• _Data_
==*==

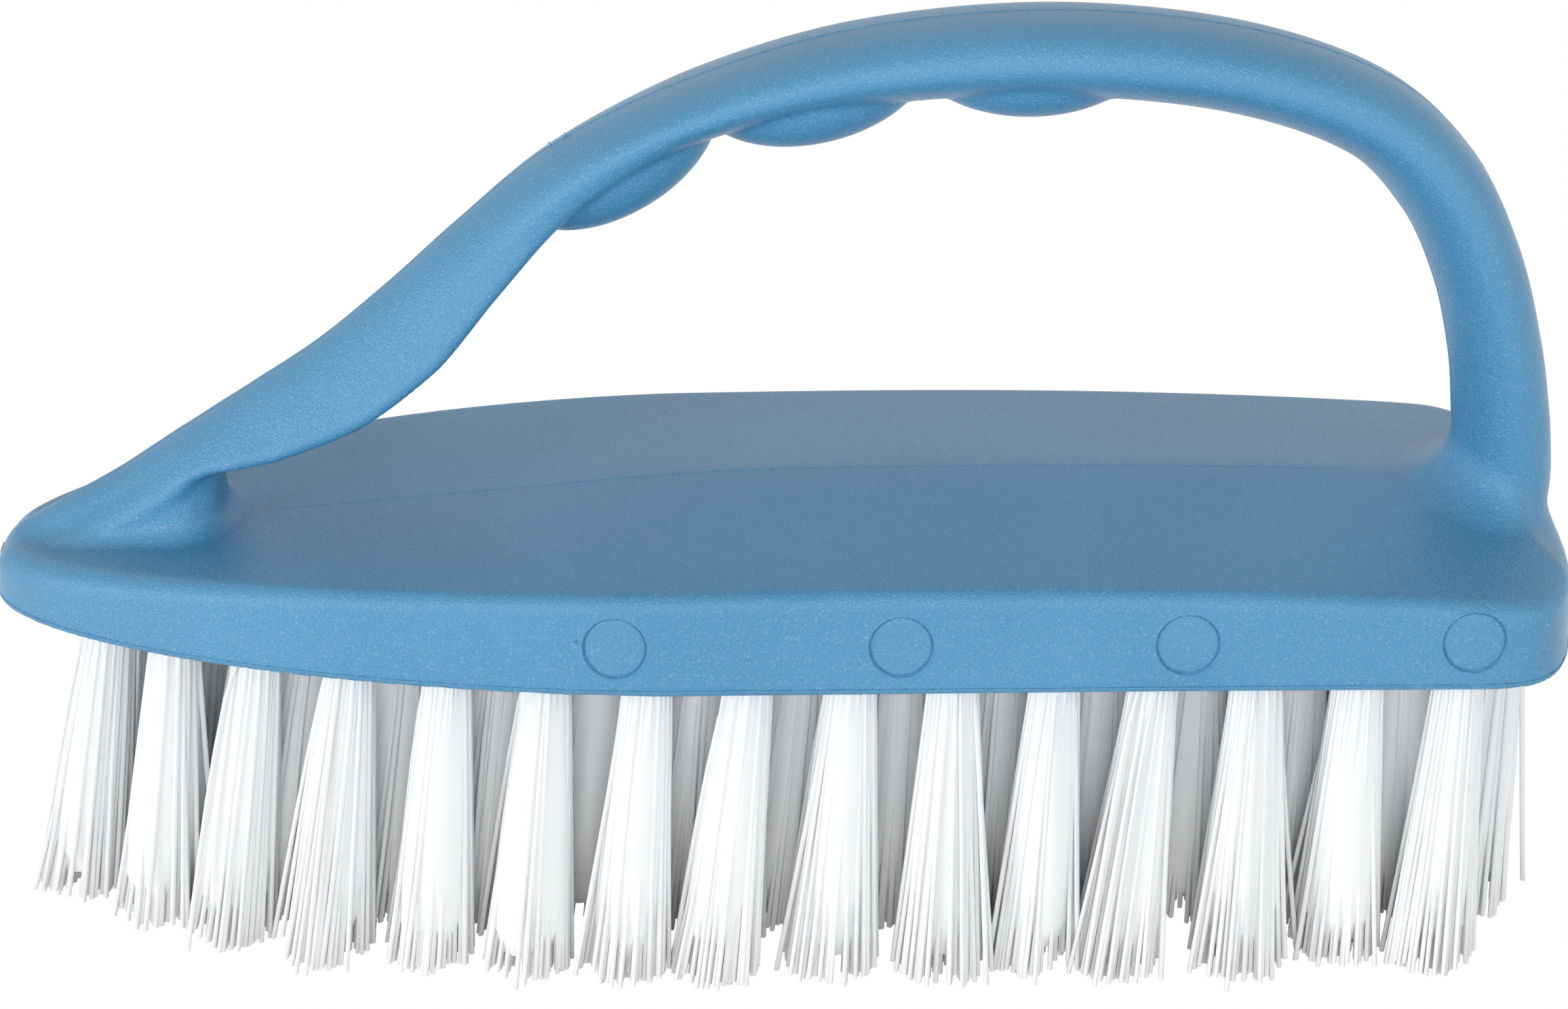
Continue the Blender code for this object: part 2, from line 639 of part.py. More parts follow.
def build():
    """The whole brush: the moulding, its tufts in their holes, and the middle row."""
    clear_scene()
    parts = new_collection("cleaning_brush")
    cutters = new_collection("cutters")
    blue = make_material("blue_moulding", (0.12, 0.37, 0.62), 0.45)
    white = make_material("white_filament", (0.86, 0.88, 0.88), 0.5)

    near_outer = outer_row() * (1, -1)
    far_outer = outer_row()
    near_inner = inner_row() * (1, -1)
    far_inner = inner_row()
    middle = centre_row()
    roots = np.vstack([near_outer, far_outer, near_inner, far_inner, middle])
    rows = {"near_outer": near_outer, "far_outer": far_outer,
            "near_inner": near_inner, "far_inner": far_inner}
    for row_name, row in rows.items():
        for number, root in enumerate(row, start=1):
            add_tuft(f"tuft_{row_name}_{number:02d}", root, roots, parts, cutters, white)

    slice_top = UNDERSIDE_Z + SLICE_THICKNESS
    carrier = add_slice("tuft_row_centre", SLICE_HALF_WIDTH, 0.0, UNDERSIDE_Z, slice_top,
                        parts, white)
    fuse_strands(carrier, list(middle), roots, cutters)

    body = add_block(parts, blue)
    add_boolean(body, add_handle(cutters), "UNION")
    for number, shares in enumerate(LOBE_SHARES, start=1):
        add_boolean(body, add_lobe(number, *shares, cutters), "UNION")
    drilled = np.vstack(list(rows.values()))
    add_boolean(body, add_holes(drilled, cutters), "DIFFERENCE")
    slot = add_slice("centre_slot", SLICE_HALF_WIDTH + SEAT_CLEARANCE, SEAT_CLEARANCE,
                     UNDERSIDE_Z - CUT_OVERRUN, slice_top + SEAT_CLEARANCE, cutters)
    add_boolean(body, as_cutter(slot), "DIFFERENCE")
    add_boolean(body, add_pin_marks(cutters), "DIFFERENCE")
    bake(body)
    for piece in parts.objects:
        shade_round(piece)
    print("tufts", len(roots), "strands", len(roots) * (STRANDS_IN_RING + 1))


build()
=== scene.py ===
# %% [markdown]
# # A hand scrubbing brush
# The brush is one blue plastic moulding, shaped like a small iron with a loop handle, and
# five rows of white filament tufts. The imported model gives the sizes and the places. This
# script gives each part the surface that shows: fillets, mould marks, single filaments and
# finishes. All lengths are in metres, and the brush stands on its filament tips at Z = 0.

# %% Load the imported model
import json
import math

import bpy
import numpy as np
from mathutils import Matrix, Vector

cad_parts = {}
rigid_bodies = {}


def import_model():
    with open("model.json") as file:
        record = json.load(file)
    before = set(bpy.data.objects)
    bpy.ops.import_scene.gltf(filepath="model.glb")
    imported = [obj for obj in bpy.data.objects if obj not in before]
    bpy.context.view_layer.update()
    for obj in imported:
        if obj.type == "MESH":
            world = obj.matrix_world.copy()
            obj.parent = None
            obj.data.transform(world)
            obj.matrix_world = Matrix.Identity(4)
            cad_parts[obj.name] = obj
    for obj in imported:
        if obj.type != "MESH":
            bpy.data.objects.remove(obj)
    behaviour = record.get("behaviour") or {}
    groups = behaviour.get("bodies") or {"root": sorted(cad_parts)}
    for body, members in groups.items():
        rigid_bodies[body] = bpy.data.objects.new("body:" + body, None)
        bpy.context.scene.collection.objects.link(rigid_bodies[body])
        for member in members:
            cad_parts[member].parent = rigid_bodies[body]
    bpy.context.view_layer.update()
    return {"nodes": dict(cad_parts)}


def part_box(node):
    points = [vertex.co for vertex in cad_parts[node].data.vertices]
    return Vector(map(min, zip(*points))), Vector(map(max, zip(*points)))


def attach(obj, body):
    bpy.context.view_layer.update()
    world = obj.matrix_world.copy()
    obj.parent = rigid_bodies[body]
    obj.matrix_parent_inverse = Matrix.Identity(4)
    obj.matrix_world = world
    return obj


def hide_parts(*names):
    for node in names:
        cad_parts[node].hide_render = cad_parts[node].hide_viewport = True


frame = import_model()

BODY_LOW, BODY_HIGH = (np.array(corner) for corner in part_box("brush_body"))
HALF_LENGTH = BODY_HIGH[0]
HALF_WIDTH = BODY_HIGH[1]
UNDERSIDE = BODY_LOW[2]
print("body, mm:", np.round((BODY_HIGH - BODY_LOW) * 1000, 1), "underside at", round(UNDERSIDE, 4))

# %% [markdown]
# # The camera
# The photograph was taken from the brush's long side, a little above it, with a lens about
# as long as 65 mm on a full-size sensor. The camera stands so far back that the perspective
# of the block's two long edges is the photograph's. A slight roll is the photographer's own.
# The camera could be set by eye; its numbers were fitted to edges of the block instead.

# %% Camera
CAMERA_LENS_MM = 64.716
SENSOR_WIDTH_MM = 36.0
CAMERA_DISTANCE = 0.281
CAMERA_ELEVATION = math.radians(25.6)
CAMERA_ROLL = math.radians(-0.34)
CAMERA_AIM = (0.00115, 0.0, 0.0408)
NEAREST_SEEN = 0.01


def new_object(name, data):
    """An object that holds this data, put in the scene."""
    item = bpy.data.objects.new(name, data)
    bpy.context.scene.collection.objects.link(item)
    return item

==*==

• _Exercise requirements_
Looking at the material above, count the lines that hold "names" and give the total alone.

• _Result of this task_
2